Now comes the real power of C++. We can generalize big_mul to take any unsigned integer type:

#include <limits>
#include <type_traits>


template <class T>
concept unsigned_integer = std::is_unsigned_v<T> && !std::same_as<T, bool>;


template <unsigned_integer T>
struct big_int {
    T lo;
    T hi;
};


// Helpers.
template <unsigned_integer T>
constexpr inline auto bits = std::numeric_limits<T>::digits;

template <unsigned_integer T>
constexpr inline auto half_bits = bits<T> / 2;

template <unsigned_integer T>
constexpr T high(T x) {
    return x >> half_bits<T>;
}

template <unsigned_integer T>
constexpr T low(T x) {
    return x << half_bits<T> >> half_bits<T>;
}


// The generic big-integer multiplication.
template <unsigned_integer T>
constexpr big_int<T> big_mul(T a, T b) {
    T t = low(a) * low(b);
    T s = high(a) * low(b) + high(t);
    T r = low(a) * high(b) + low(s);
    return {
        .lo = T(low(t) + (r << half_bits<T>)),
        .hi = T(high(a) * high(b) + high(s) + high(r)),
    };
}

We can even verify this generic big_mul without implementation-specific __uint128_t: just compare big_mul<uint32_t> with the 64-bit multiplication!

// This:
    big_mul(uint32_t(-3), uint32_t(-4))
// should equal to this:
    uint64_t(uint32_t(-3)) * uint32_t(-4)

The BigDiv

Now that we’ve solved d * Num, we’re ready to compute d * Num / Den. This time, we’re doing division:

template <unsigned_integer T>
constexpr T big_div(big_int<T> n, T d);

The simplest way to do it is Long division, the method we learned in primary school.

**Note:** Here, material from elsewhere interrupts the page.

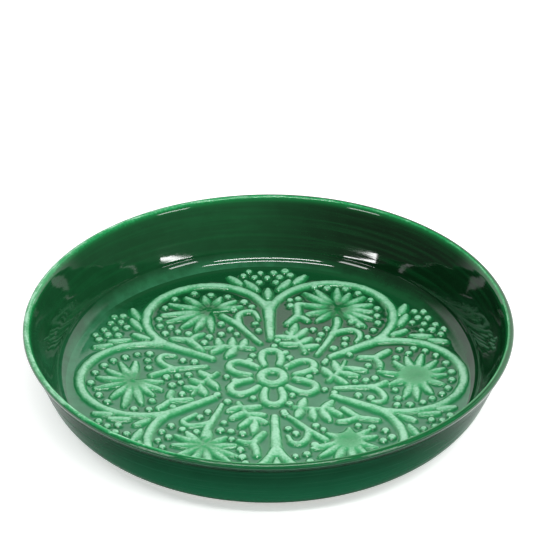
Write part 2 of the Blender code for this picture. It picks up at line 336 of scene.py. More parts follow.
BEADS = {
    "right": (
        (-2, 96), (5.4, 95.5), (-10.6, 93.6), (-18, 88.6), (-22.4, 83), (-25, 77), (-20.4, 74),
        (-24.4, 69.4), (-16.6, 67), (13, 93), (18.4, 89.5), (22.6, 84), (26, 79), (27.6, 72), (28, 65),
        (14, 64.7), (2.7, 54.6), (-9.4, 51.6), (4.8, 49.6), (5.6, 44), (21, 51.6), (18.4, 45),
        (-13, 28.4), (12.4, 27.4), (-5, 23), (0.6, 19.6), (-20, 42), (21.6, 66),
    ),
    "upper_right": (
        (-5, 94.6), (3, 94), (12, 91.4), (19, 85.6), (22.4, 79), (26, 73), (27, 65.5), (27.5, 58),
        (-23.4, 73.4), (-24, 65.4), (-26.6, 70), (4, 55), (4, 48.4), (-2, 50.6), (5, 43), (17.5, 51),
        (19.6, 46), (16, 40), (-13, 26.4), (18, 27), (-0.6, 20.4), (-14.6, 91), (-21, 88), (-4.6, 23.6),
        (18, 66), (12.6, 67),
    ),
    "upper_left": (
        (-6, 92.4), (6, 91.6), (13, 85.6), (20, 79), (25, 70), (26, 63.6), (-15, 87.6), (-23.4, 79.6),
        (-26.4, 73.5), (-22, 69.6), (-27.5, 66), (-21, 63.6), (-17, 59), (3, 58), (4.6, 51), (-2, 49.6),
        (-9, 50.6), (-14, 47.5), (5, 45), (19, 48.5), (17, 42), (1.7, 23), (-2.6, 19.7), (20.4, 28),
        (16, 66),
    ),
    "left": (
        (-2.5, 97), (7, 94.6), (13.6, 90), (18, 85), (21.4, 78.5), (23.6, 72), (24, 65.5), (17.6, 66.4),
        (10.6, 66), (-14, 92.6), (-20.6, 88), (-27.6, 74), (-28, 66), (-20.4, 64.4), (-26.4, 53.4),
        (-6, 53.6), (1.6, 56.6), (-4, 49), (2.3, 50.5), (3.6, 44.7), (-15.6, 29.6), (1, 24.5), (-3.3, 20),
        (17, 47.6), (15.6, 41.4), (-14.6, 48.4),
    ),
    "lower_left": (
        (25, 80), (21.5, 74.6), (27, 72), (25.4, 65), (18.6, 65), (11, 63.6), (-21, 72), (-17, 66.6),
        (-8.4, 60.6), (0.6, 56.4), (-4.6, 54.6), (-11, 53.4), (2.3, 49.6), (14.6, 44.7), (16, 51),
        (10, 31.6), (18, 29), (-22.5, 27.6), (-0.4, 22.4), (20, 84), (-13, 91), (-22, 82), (-25, 76),
        (7, 92),
    ),
    "lower_right": (
        (-24, 80), (-18.6, 80), (-24.4, 73), (-20, 67), (-14.6, 62), (3, 55.6), (4.4, 50.4), (14, 65),
        (28, 68), (18, 45), (17, 51), (12, 31), (0, 20), (5.4, 26), (-12, 89), (12, 89), (20, 83),
        (24, 76), (22, 69.6), (-20, 30),
    ),
}

# Between two lobes: the fan's leaves as (tip, root) and the beads round them, along the spoke
FAN_LEAVES = (
    ((0, 85), (0, 76.4)), ((-12, 93.4), (-6, 84.8)), ((12, 93.4), (6, 84.8)),
    ((-20.6, 98), (-14.8, 91)), ((20.6, 98), (14.8, 91)),
)
FAN_BEADS = (
    (-4.6, 92.4), (4.6, 92.4), (0, 97), (-7, 97.6), (7, 97.6), (-13, 99.4), (13, 99.4),
    (-3.6, 102), (3.8, 102), (-10, 103.4), (10, 103.4),
)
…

Here are some more helpers for manipulating big_int:

template <unsigned_integer T>
constexpr bool get_ith_bit(big_int<T> n, int i) {
    auto part = i < bits<T> ? n.lo : n.hi;
    i = i < bits<T> ? i : (i - bits<T>);
    return (part >> i) & 1;
}

template <unsigned_integer T>
constexpr void set_ith_bit(big_int<T>& n, int i, bool v) {
    auto& part = i < bits<T> ? n.lo : n.hi;
    i = (i < bits<T>) ? i : (i - bits<T>);
    if (v) {
        part |= T(1) << i;
    } else {
        part &= ~(T(1) << i);
    }
}

template <unsigned_integer T>
constexpr big_int<T> left_shift(big_int<T> n, int x) {
    return big_int<T>{
        T(n.lo << T(x)),
        T((n.hi << T(x)) | (n.lo >> T(bits<T> - x))),
    };
}

We also need big integer subtraction:

// The generic big-integer subtraction.
template <unsigned_integer T>
constexpr auto big_sub(big_int<T> n, T d) -> big_int<T> {
    if (n.lo >= d) {
        return {T(n.lo - d), T(n.hi)};
    } else {
        T borrow = d - n.lo;
        return {T(std::numeric_limits<T>::max() - borrow + 1), T(n.hi - 1)};
    }
}

And finally, here is the long-division-based big_div:

// The generic big-integer division.
// Based on: https://en.wikipedia.org/wiki/Division_algorithm#Integer_division_(unsigned)_with_remainder
template <unsigned_integer T>
constexpr T big_div(big_int<T> n, T d) {
    if (n.hi == 0) { // optimization
        return n.lo / d;
    }

    big_int<T> q{0, 0};
    big_int<T> r{0, 0};

    for (auto i = 2 * bits<T>; i-- > 0;) {
        // Left-shift R by 1 bit
        r = left_shift(r, 1);
        // Set the least-significant bit of R equal to bit i of the numerator
        set_ith_bit(r, 0, get_ith_bit(n, i));
        if (r.hi != 0 || r.lo >= d) { // r >= d
            r = big_sub(r, d);
            set_ith_bit(q, i, 1);
        }
    }

    return q.lo;
}

There are more efficient ways to do big integer division. I’ll leave it as an exercise for the reader :).

And, of course, we can always “cheat” by using implementation-defined extended integer types like __uint128_t and so on, to let the compiler handle the “small” (relatively) integers.

Putting Everything Together

With our big_mul and big_div crafted, our ilerp is now complete:

template <class Integer, std::intmax_t Num, std::intmax_t Den>
constexpr Integer ilerp(Integer a, Integer b, std::ratio<Num, Den>) noexcept {
    using ratio = typename std::ratio<Num, Den>::type;
    static_assert(std::ratio_greater_equal_v<ratio, std::ratio<0, 1>>,
                  "pos is less than 0");
    static_assert(std::ratio_less_equal_v<ratio, std::ratio<1, 1>>,
                  "pos is greater than 1");

    using U = std::uintmax_t;

    int sign = 1;
    U m = a;
    U M = b;
    if (a > b) {
        sign = -1;
        m = b;
        M = a;
    }

    U d = M - m;

    U num = Num;
    U den = Den;
    return a + sign * Integer(big_div(big_mul(d, num), den));
}

The working program can be found here.

There you go, a fully portable ilerp.